Но к нашему удивлению, уже в XIX веке, когда мандат этот выглядел ископаемой древностью, средневековое видение вдруг вновь возродилось в русской историографии. Только теперь речь шла о необходимости для государства сокрушить «родовое начало». Или для бедного народа отбиться от врагов, осаждающих его со всех сторон. Или о России, которой угрожала судьба Польши. И снова вдруг оказывалось, что не смогла бы страна преодолеть эти роковые препятствия без опричнины и самодержавия. Иначе говоря, миф Грозного принял «научную» форму государственной школы. Но в основе его по- прежнему лежало то же самое видение общества, где отец исполнял необходимую историческую функцию организации семьи и защиты холопов-домочадцев, функцию их спасения — от родового ли начала, агрессивной ли «улицы» или кошмарной олигархии. Страна и самодержец по- прежнему были одно — нераздельное и неразделимое.
Когда затем в XX веке пришло время аграрной школы — с ее «классовой борьбой», — могло показаться, что настала наконец пора расстаться со средневековым видением. Сама классовая борьба предполагала, что общество — не семья, не гомогенная единица, что интересы разных его групп могут быть не только различны, но и противоположны. И все-таки каким-то странным образом цели самодержца и государства вновь совпали с целями «прогрессивного класса» и тем самым по-прежнему, как и во времена Грозного, оказались неотделимы от целей общества. Опять — и у «аграрников», и у «милитаристов» — государство спасало нацию. У одних — от класса княжат, от реакционных латифундий, от противников товарно-денежных отношений. У других — от «наступления католичества», от военной отсталости, от всемирного заговора
Ватикана. И соответственно для всех них оппозиционеры оставались «врагами народа».

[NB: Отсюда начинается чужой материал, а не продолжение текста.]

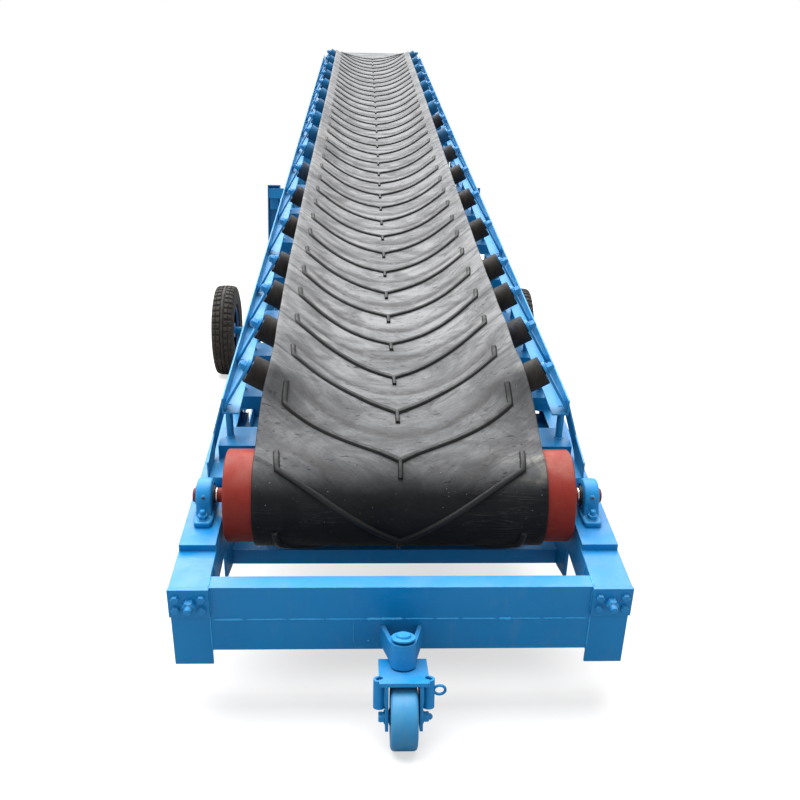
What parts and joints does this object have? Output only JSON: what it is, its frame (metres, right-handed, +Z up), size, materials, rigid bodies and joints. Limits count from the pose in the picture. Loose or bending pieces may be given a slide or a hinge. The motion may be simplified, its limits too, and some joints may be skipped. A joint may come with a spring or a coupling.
{
  "type": "mobile belt conveyor",
  "caption": "Inclined troughed belt conveyor with chevron belt, angle-steel side trusses, two-wheel lifting undercarriage and a swivel caster at the tail.",
  "frame": {"origin": "on the ground under the middle of the machine's length and width", "axes": "+X to the machine's right seen from the tail, +Y from the tail to the head, +Z up"},
  "size_m": [2.68, 9.4966, 3.2215],
  "materials": {
    "frame_paint": "sky blue enamel, semi-gloss, dusty",
    "drum_paint": "red oxide primer, satin",
    "belt_rubber": "matt, dusty on the carrying side",
    "roller_paint": "dark, rubbed by the belt",
    "tyre_rubber": "matt, dusty",
    "wheel_paint": "blue enamel, worn on the tread",
    "zinc_steel": "zinc plated, dull",
    "rod_chrome": "hard chrome"
  },
  "bodies": {
    "frame": {"belt": "belt_rubber", "bottom_chord_left": "frame_paint", "bottom_chord_right": "frame_paint", "bottom_ties": "frame_paint", "caster_bracket": "frame_paint", "centre_rollers": "roller_paint", "head_drum": "drum_paint", "head_plates": "frame_paint", "idler_cross_channels": "frame_paint", "middle_chord_left": "frame_paint", "middle_chord_right": "frame_paint", "pivot_lugs": "frame_paint", "return_hangers": "frame_paint", "return_rollers": "roller_paint", "side_bracing_left": "frame_paint", "side_bracing_right": "frame_paint", "tail_bearing_left": "frame_paint", "tail_bearing_right": "frame_paint", "tail_cross_beam": "frame_paint", "tail_drum": "drum_paint", "tail_end_plates": "frame_paint", "tail_rear_beam": "frame_paint", "tail_side_frames": "frame_paint", "take_up_screws": "zinc_steel", "take_up_slides": "frame_paint", "terminal_box": "frame_paint", "top_chord_left": "frame_paint", "top_chord_right": "frame_paint", "wing_brackets_left": "frame_paint", "wing_brackets_right": "frame_paint", "wing_rollers_left": "roller_paint", "wing_rollers_right": "roller_paint"},
    "lift_carriage": {"lift_beam": "frame_paint", "lift_rods": "rod_chrome"},
    "under_carriage": {"axle_beam": "frame_paint", "upright_left": "frame_paint", "upright_right": "frame_paint", "lift_cylinders": "frame_paint"},
    "wheel_left": {"tyre_left": "tyre_rubber", "rim_left": "frame_paint"},
    "wheel_right": {"tyre_right": "tyre_rubber", "rim_right": "frame_paint"},
    "caster_fork": {"caster_fork": "frame_paint", "caster_axle": "zinc_steel"},
    "caster_wheel": {"caster_wheel": "wheel_paint"}
  },
  "joints": [
    {"name": "lift_pivot", "type": "hinge", "parent": "frame", "child": "lift_carriage", "pos_m": [0, 1.33565, 1.635], "axis": [1, 0, 0], "range_deg": [-0.6, 4.2]},
    {"name": "lift_slide", "type": "slide", "parent": "lift_carriage", "child": "under_carriage", "axis": [0, 0, -1], "range_m": [-0.4, 0.04]},
    {"name": "wheel_left_spin", "type": "hinge", "parent": "under_carriage", "child": "wheel_left", "pos_m": [-1.248, 1.36865, 0.381], "axis": [1, 0, 0], "continuous": true},
    {"name": "wheel_right_spin", "type": "hinge", "parent": "under_carriage", "child": "wheel_right", "pos_m": [1.248, 1.36865, 0.381], "axis": [1, 0, 0], "continuous": true},
    {"name": "caster_swivel", "type": "hinge", "parent": "frame", "child": "caster_fork", "pos_m": [0, -4.60935, 0.2], "axis": [0, 0, 1], "continuous": true},
    {"name": "caster_roll", "type": "hinge", "parent": "caster_fork", "child": "caster_wheel", "pos_m": [0, -4.66835, 0.08], "axis": [1, 0, 0], "continuous": true}
  ],
  "couplings": [
    {"joint": "lift_pivot", "follows": "lift_slide", "rad_per_m": -0.16656}
  ]
}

Короче, ни одна из этих последовательно сменявших друг друга историографических школ не допускала и мысли, что самодержавное государство может преследовать свои собственные интересы, противоположные интересам нации. Средневековое видение витало над ними и в XIX веке, и в XX — одинаково над «правыми» и над «левыми». И до такой степени глубок оказался этот гипноз, что даже марксисты, для которых постулат о государстве как организации господствующего класса должен был как будто бы служить альфой и омегой их исторических взглядов, не смогли удержаться от официального провозглашения «общенародного государства», т.е капитулировали перед тезисом государственной школы.
РАЗОБЛАЧЕНИЕ МИФА
История, однако, подтвердила правоту Аристотеля, который, как мы видели, уже за 500 лет до Рождества Христова показал, что стремление государства подчинить общество интересам тех или иных групп или личным интересам лидера — в природе вещей. И следовательно, нации-семьи на свете не бывает. Действительная проблема состоит в том, как сделать общество способным корректировать неизбежные «отклонения» государства. И единственным инструментом такой корректировки, изобретенным политическим гением человечества, единственным средством предотвращения разрушительных, сеющих хаос и анархию революций является та самая политическая оппозиция, которая традиционно выступает в русской историографии как синоним «измены».